Pier Franco Brandimarte, Il dio dei crocicchi, p. 22 e p. 24

Perché, un po’ come Odisseo ed Enea (e come me), l’io del Diario è sempre quasi–senza–casa e questa cosa lo tormenta anche dal di dentro: anche la struttura del suo corpo, l’unica che avrebbe diritto di abitare, sembra non appartenergli del tutto. In questo corpo (e nella mente) accoglie l’andirivieni di un sé di cui ammette l’esistenza ma che forse non riconosce del tutto, con cui fa fatica ad aderire: «oggi ho ricevuto la visita di me stesso, di ciò che mi abita e non sono io» (p. 18).

Si tratta di un io arrivato a metà del cammino, ma è un cammino che sembra più un girovagare e uno sbattere la testa, dolorante del continuo mancare l’obiettivo – Itaca è dimenticata, Roma invisibile, la casa («del cuore», come dirà più avanti) non esiste – e, ancor di più, per la disillusione con cui ha dovuto imparare a convivere.

Avevo fiducia in ciò che sarebbe venuto. Poi il tempo è passato. 

Pier Franco Brandimarte, Il dio dei crocicchi, p. 16

C’è un momento nella vita di ciascunə di noi in cui ci rendiamo conto, più o meno improvvisamente, che il tempo è passato. Che qualcosa si è spento di colpo o poco a poco, ma che non siamo più veramente noi dopo che abbiamo vissuto «molti anni senza messaggi dal cielo» (p. 24).

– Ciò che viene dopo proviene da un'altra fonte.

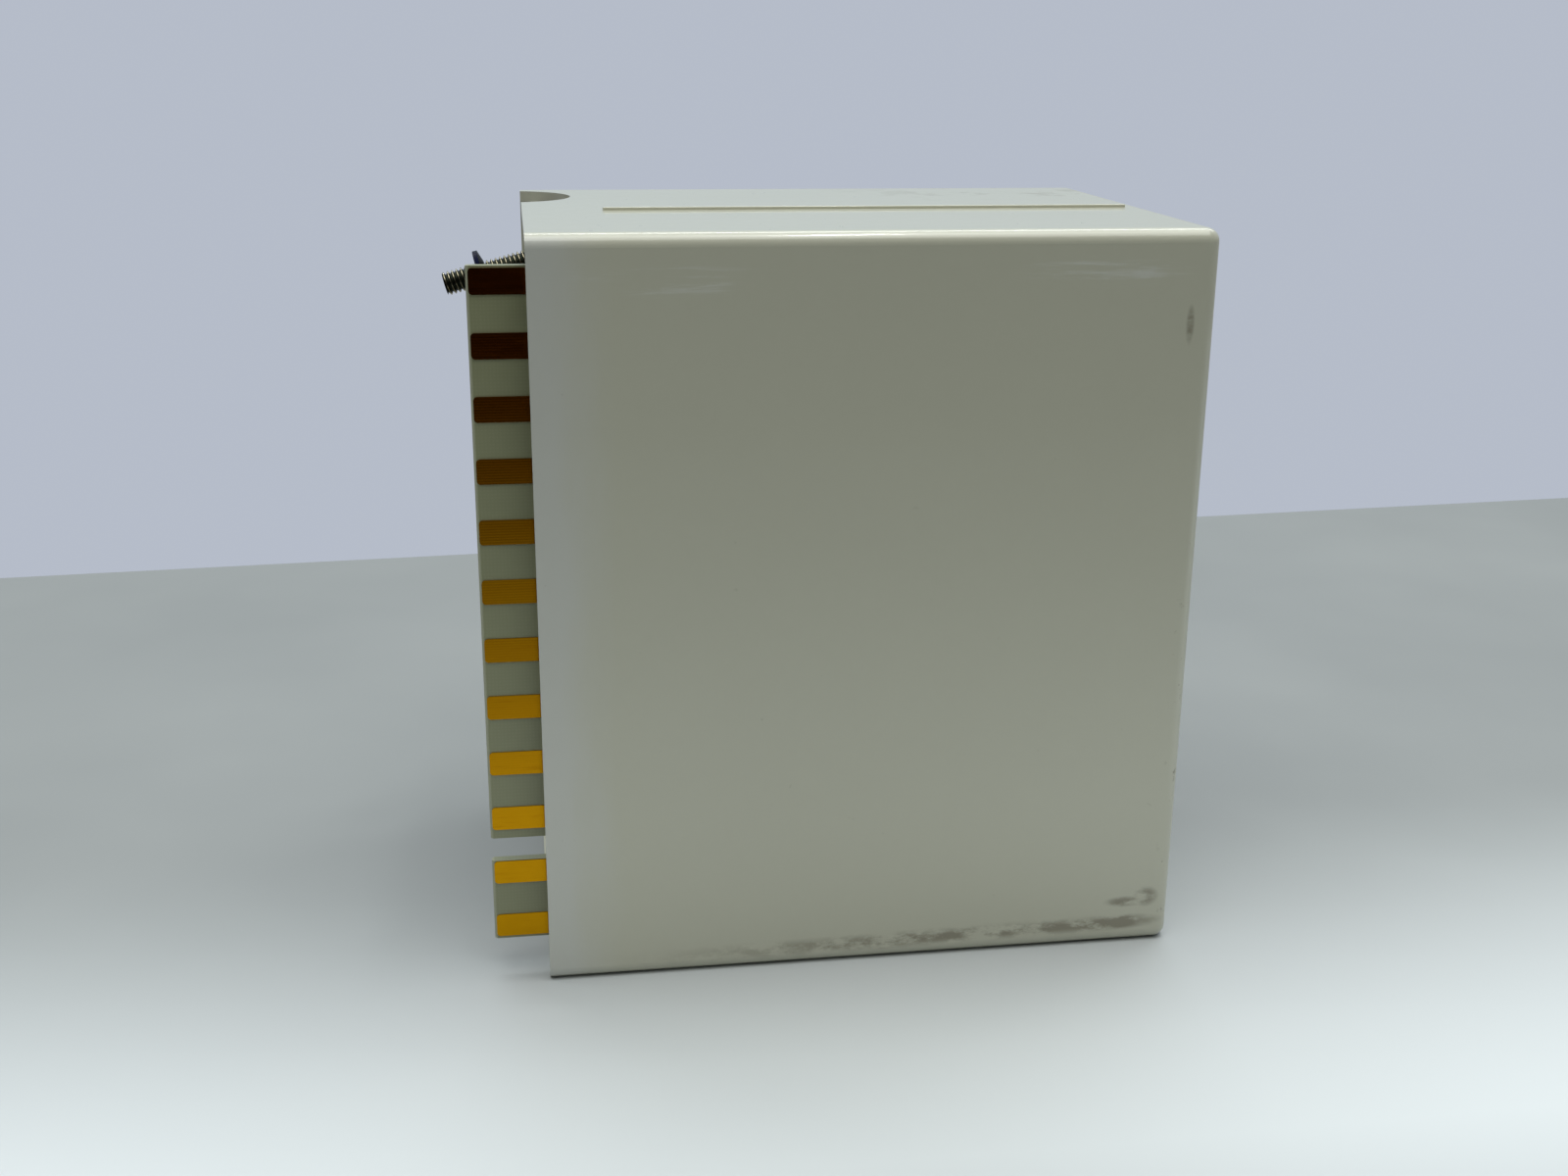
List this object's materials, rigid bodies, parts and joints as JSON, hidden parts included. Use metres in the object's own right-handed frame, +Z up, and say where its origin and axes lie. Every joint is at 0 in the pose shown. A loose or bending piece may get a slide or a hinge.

Perciò quando finalmente riusciamo a scorgere un incrocio in lontananza, quando arriva un segno da terra o per telefono, come l’offerta di una residenza in Galizia, lo teniamo stretto e vi leggiamo un messaggio in codice solo per noi.

Già da prima dell’arrivo nella residenza l’io sta riflettendo su messaggi e messaggeri, su religioni e credenze: vedere le croci a segnalare l’incontro e il dividersi delle strade, luogo prediletto di Ermes con il simbolo di Cristo, non significa solo ritrovare i propri pensieri in terra sconosciuta, ma scoprirli con un diverso ritmo di vita e una tridimensionalità storica e materiale inaspettata. A indicare una commistione, una possibilità di esistenza, una bivalenza che appartiene a Gesù, uomo e divino, mortale ma risorto, così come a Ermes, dio dei ladri e dei commercianti, messaggero delle faccende olimpiche e accompagnatore delle anime che vanno agli Inferi. Interprete di cose oscure, Ermes vive sempre tra due stati, è in un baratto continuo, è in perenne movimento, tanto da rischiare la confusione e far arrivare l’io a chiedersi se questo dio «è guida o colui che fa perdere, è protettore di chi si smarrisce o colui che ci fa smarrire» (p. 43).

Un unico principio per due poli opposti, per due ritmi. Febbre e stasi. La tensione massima del cuore e il suo spegnimento patrocinate dalla stessa figura.

Pier Franco Brandimarte, Il dio dei crocicchi, p. 59

Ci sono parole che per ciascunə di noi avranno un suono diverso che per lə altrə: per me “crocicchi” è Cesare Pavese, sono i Dialoghi con Leucò nell’edizione con la sovraccoperta in carta degli Anni Sessanta. In Brandimarte, il dialogo è con noi stessə, rivolto verso l’interno, con il noi del passato e con quello che continua a portare con sé. Nei Dialoghi con Leucò c’è lo stesso senso di atemporalità, di vicinanza con il sacro che l’io del Diario sperimenta in Galizia, di fronte al mare, per le strade e nei boschi, che non poteva incontrare nella città e nella vita da cui è partito. Un senso di possibilità che sta nella natura e in ciò che non si vede e che, per aderenza, passa anche a noi. Come se a un incrocio potessi trovare Ermes che ti attende: ti sta offrendo l’affare della vita o ti sta tendendo un messaggio che non riuscirai mai a decifrare?